One hour before the opening bell, Dow futures are down 30 points to 11,029 and S&P 500 futures are down 5.00 points to 1,195.25. The 2yr Treasury note is flat yielding 0.996% and the 10 year Treasury note is +0-01 at 99-02 yielding 3.741%.

Commodity prices are also weaker with WTI crude oil down 64 cents to $83.04 per barrel, while Spot Gold is trading $4.32 lower at $1,142.43.

Maintaining its flight-to-quality characteristics, the US dollar has strengthened, particularly against the euro.

In the newspapers, the Financial Times is leading with Goldman Sachs’ CEO Lloyd Blankfein calling the SEC lawsuit against his firm “political.” 

In response to the comments, President Obama told CNBC the SEC did not give the administration any indication that it planned to file suit against Goldman; he added that the move was not politically motivated.

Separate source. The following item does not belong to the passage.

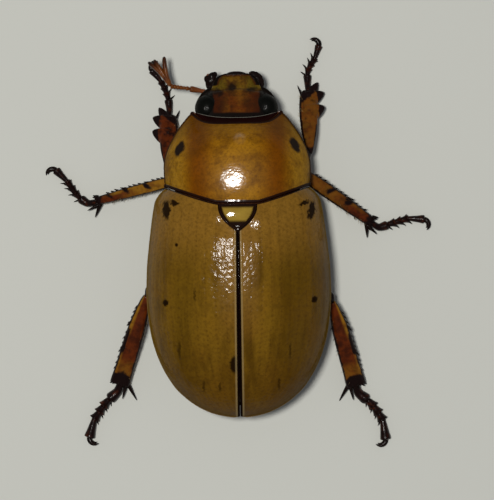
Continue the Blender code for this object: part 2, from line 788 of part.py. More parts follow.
def femur(name, leg):
    """The thigh, flat and spindle-shaped, from beside the coxa to the knee."""
    pair = leg["pair"]
    wide, high = FEMUR_HALF[pair]
    x, y = HIP_PLACE[pair]
    hip = Vector((x * leg["side"], y, underside_z(x, y) - GAP - high - 0.15))
    knee = Vector(leg["knee"])
    path = [hip.lerp(knee, share) for share, _, _ in FEMUR_GROW]
    sizes = [(wide * w, high * h) for _, w, h in FEMUR_GROW]
    made = tube(name, path, sizes, "leg")
    smooth(made)
    return made


def tibia_frame(leg):
    """The start, the end, and the directions along, out and over a tibia."""
    knee, ankle = Vector(leg["knee"]), Vector(leg["ankle"])
    along = (ankle - knee).normalized()
    start = knee + along * (KNEE_REACH[leg["pair"]] + GAP)
    out = along.cross(Vector((0, 0, 1))).normalized() * leg["hook"]
    over = Vector((0, 0, 1)) - along * along.z
    return start, ankle, along, out, over.normalized()


def tibia(name, leg):
    """The shin: teeth on the fore pair, rows of spines on the others."""
    pair = leg["pair"]
    wide, high = leg["shin"]
    start, end, along, out, over = tibia_frame(leg)
    path = [start.lerp(end, s) for s in TIBIA_SHARES]
    sizes = [(wide * g, high * (0.9 if g < 0.8 else 1.0)) for g in TIBIA_GROW[pair]]
    body = tube(name, path, sizes, "leg")
    if pair == "fore":
        spines = fore_teeth(end, along, out, wide)
    else:
        spines = row_spines(name, start, end, along, out, over, wide, high, SPUR_TIPS[pair])
    fuse(body, spines)
    smooth(body)
    return body


def fore_teeth(end, along, out, wide):
    """Three teeth on the outer edge and one spur on the inner."""
    made = []
    for back, reach, lean in FORE_TEETH:
        place = end - along * back
        root = place + out * wide * 0.55
        made.append(spine(root, place + out * reach + along * lean, TOOTH_RADIUS, sides=6))
    root = end - along * 0.5 - out * wide * 0.6
    made.append(spine(root, root - out * 0.4 + along * 0.95, SPUR_RADIUS))
    return made


def row_spines(name, start, end, along, out, over, wide, high, tips):
    """Two slanting rows of spines, a comb at the end and a pair of spurs."""
    draw = random.Random(name)
    made = []
    for share, count, reach in SPINE_ROWS:
        place = start.lerp(end, share)
        for i in range(count):
            angle = math.pi * (i + 0.5) / count - math.pi * 0.12
            away = (out * math.cos(angle) + over * math.sin(angle)).normalized()
            root = place + out * math.cos(angle) * wide * 0.55 + over * math.sin(angle) * high * 0.55
            length = reach * draw.uniform(0.8, 1.15)
            made.append(spine(root, root + away * (length + 0.2) + along * length * 0.9))
    for ahead, inward, lift in tips:
        root = start.lerp(end, 0.93) - out * wide * 0.4
        tip = end + along * ahead - out * inward + over * lift
        tip.z = max(tip.z, 0.15)
        made.append(spine(root, tip, SPUR_RADIUS))
    return made


def tarsus_path(leg):
    """Points and headings along the foot, from the ankle to the claws."""
    end, shin = tibia_frame(leg)[1:3]
    headings = [math.radians(angle) for angle in leg["headings"]]
    here = end + shin * (GAP + 0.35)
    here.z = 0.42
    places = [here.copy()]
    done = 0.0
    for share, heading in zip(SEGMENT_SHARES, headings):
        done += share
        step = leg["length"] * share
        here = here + Vector((math.cos(heading), math.sin(heading), 0.0)) * step
        here.z = 0.24 if done < 0.7 else 0.3
        places.append(here.copy())
    return places, [headings[0]] + headings


def tarsus(name, leg):
    """The foot: five joints with spines below, resting on flats, and two claws."""
    places, headings = tarsus_path(leg)
    shin = tibia_frame(leg)[2]
    path = [Vector(leg["ankle"]) + shin * GAP, Vector(leg["ankle"]) + shin * (GAP + 0.2)]
    narrow, wide = FOOT_NARROW[leg["pair"]], FOOT_WIDE[leg["pair"]]
    sizes = [(narrow, narrow)] * 2
    for i in range(len(places) - 1):
        a, b = places[i], places[i + 1]
        for share, radius in ((0.05, narrow), (0.7, wide), (0.93, wide)):
            path.append(a.lerp(b, share))
            sizes.append((radius * 0.95, radius))
    body = tube(name, path, sizes, "leg", TARSUS_SIDES, turn=0.0)
    flatten(body)
    pieces = tarsus_spines(places, headings, leg["hook"])
    pieces += claws(places[-1], headings[-1], leg["hook"])
    fuse(body, pieces)
    smooth(body)
    return body


def flatten(body):
    """Press what lies below the floor up to it, which makes small flats."""
    for vert in body.data.vertices:
        vert.co.z = max(vert.co.z, 0.0)


def tarsus_spines(places, headings, hook):
    """A pair of spines at the end of each of the first four joints."""
    made = []
    for i in range(1, len(places) - 1):
        side = Vector((-math.sin(headings[i]), math.cos(headings[i]), 0.0)) * hook
        along = Vector((math.cos(headings[i]), math.sin(headings[i]), 0.0))
        for lift, reach in ((0.06, 0.62), (0.24, 0.5)):
            root = places[i] - along * 0.12 + Vector((0, 0, lift - 0.1))
            tip = root + side * reach + along * 0.3 + Vector((0, 0, -0.02 + lift * 0.5))
            tip.z = max(tip.z, 0.08)
            made.append(spine(root, tip, 0.1))
    return made


def claws(end, heading, hook):
    """Two curved claws, one above the other, that hook to one side."""
    made = []
    for rise, length in ((0.12, CLAW_LENGTH), (-0.08, CLAW_LENGTH * 0.85)):
        here = end - Vector((math.cos(heading), math.sin(heading), 0.0)) * 0.15
        path = [here]
        steps = 5
        for i in range(steps):
            angle = heading + hook * math.radians(12 + 27 * i)
            step = length / steps
            here = here + Vector((math.cos(angle) * step, math.sin(angle) * step, rise / steps))
            path.append(here)
        taper = (1.0, 1.0, 0.9, 0.75, 0.5, 0.0)
        sizes = [(CLAW_RADIUS * t, CLAW_RADIUS * t) for t in taper]
        made.append(tube("claw", path, sizes, "dark", 4, point=True))
    return made


def build_legs():
    """Four named pieces for each of the six legs."""
    for name, leg in LEGS.items():
        coxa(name + "_coxa", leg)
        femur(name + "_femur", leg)
        tibia(name + "_tibia", leg)
        tarsus(name + "_tarsus", leg)


def build_head(collar):
    """The head and all that grows on it, with room for the eyes in the collar behind."""
    skull = head()
    for side, word in ((1, "left"), (-1, "right")):
        orb = eye("eye_" + word, side)
        subtract(skull, grown_copy(orb, EYE_GAP))
        subtract(collar, grown_copy(orb, EYE_GAP))
        mandible("mandible_" + word, side)
        palp("palp_" + word, side)
    smooth(skull)
    smooth(collar)
    for word in FEELERS:
        antenna("antenna_" + word, FEELERS[word])
        club("antenna_club_" + word, *CLUBS[word])


def main():
    """Build every part."""
    clear_scene()
    collar = prothorax()
    scutellum()
    thorax()
    abdomen()
    pygidium()
    elytron("elytron_left", 1)
    elytron("elytron_right", -1)
    build_head(collar)
    build_legs()


main()
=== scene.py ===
"""The looks of a grapevine beetle that stands still with its head toward -Y.

Shapes are worked out in millimetres and become metres when a mesh is made.
The beetle's left is +X, the floor is z = 0, and the body's axis is x = 0.
"""
import math
import random

import bpy
import numpy as np
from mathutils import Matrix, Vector, noise


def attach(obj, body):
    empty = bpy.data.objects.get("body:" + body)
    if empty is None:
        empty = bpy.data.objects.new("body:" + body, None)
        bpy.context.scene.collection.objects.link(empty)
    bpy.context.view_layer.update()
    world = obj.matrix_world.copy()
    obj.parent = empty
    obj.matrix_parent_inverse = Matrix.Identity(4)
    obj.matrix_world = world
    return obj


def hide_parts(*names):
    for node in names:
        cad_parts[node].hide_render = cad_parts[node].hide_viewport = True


MM = 0.001
SIDES = {"left": 1, "right": -1}

# Elytra: outline from above, and heights of the top line and the side margin
SHOULDER_Y = -3.65
APEX_Y = 12.2
WIDEST_Y = 3.0
ELYTRA_HALF = 6.42
SHOULDER_HALF = 5.62
PEAK_Y = 1.0
PEAK_Z = 10.0
BASE_DROP = 0.55
MARGIN_Z = 4.3
DOME_SQUARE = 2.4
ELYTRON_TURN = math.radians(104.0)
ELYTRON_BUNCH = 1.12
ELYTRON_GRID = (190, 330)
ELYTRON_THICK = 0.3
SEAM = 0.07
SUTURE_HALF = 0.03
STRIAE = 13

# Patches beside the scutellum that catch the light: place, radii and tilt
SCUTELLUM_GLINTS = {"left": ((1.15, -1.6), (0.5, 0.6), (0.0, -0.36)),
                    "right": ((1.05, -1.35), (0.65, 0.7), (0.13, -0.36))}

# Prothorax
PRONOTUM_FRONT_Y = -8.3
PRONOTUM_ANGLE_Y = -9.15
PRONOTUM_REAR_Y = -2.72
PRONOTUM_CORNER_Y = -3.95
PRONOTUM_HALF = 5.08
PRONOTUM_ANGLE_HALF = 3.05
PRONOTUM_PEAK_Y = -4.4
PRONOTUM_PEAK_Z = 9.5
PRONOTUM_MARGIN_Z = 4.55
PROTHORAX_SQUARE = 2.05
PROTHORAX_GRID = (420, 150)
FRONT_BEND = 5.0
HEAD_RECESS = 0.85
RECESS_WALL = 0.3
COLLAR_Y = -8.74

# Scutellum
SCUTELLUM_TIP_Y = -0.78
SCUTELLUM_HALF = 1.28

# Thorax and abdomen under the elytra
CORE_INSET = 0.75
BODY_SQUARE = 2.2
THORAX_REAR_Y = 1.7
ABDOMEN_END_Y = 11.45
BELLY_Z = 2.2
STERNITES = 6
STERNITE_EDGES = np.linspace(THORAX_REAR_Y, ABDOMEN_END_Y - 1.25, STERNITES + 1)
PYGIDIUM_Z = (5.6, 2.98)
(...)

Meantime, Alan Greenspan, former Maestro of the Fed, said he is “very worried” about the long term prospects for the economy. He said the US lacks the “political ability” to reduce the deficit.

Key Events Today:

8:30 ― Producer Price Index should get little attention this month as consumer prices have already been published. In addition, inflation remains on the policy back-burner as prices remain flat or deflating. The headline is set to rise 0.4% this month  ― a pace that may seem threatening ― but it follows a 0.6% drop in February. In core prices, which exclude volatile energy and food, the index is set to rise 0.1% for the second straight month.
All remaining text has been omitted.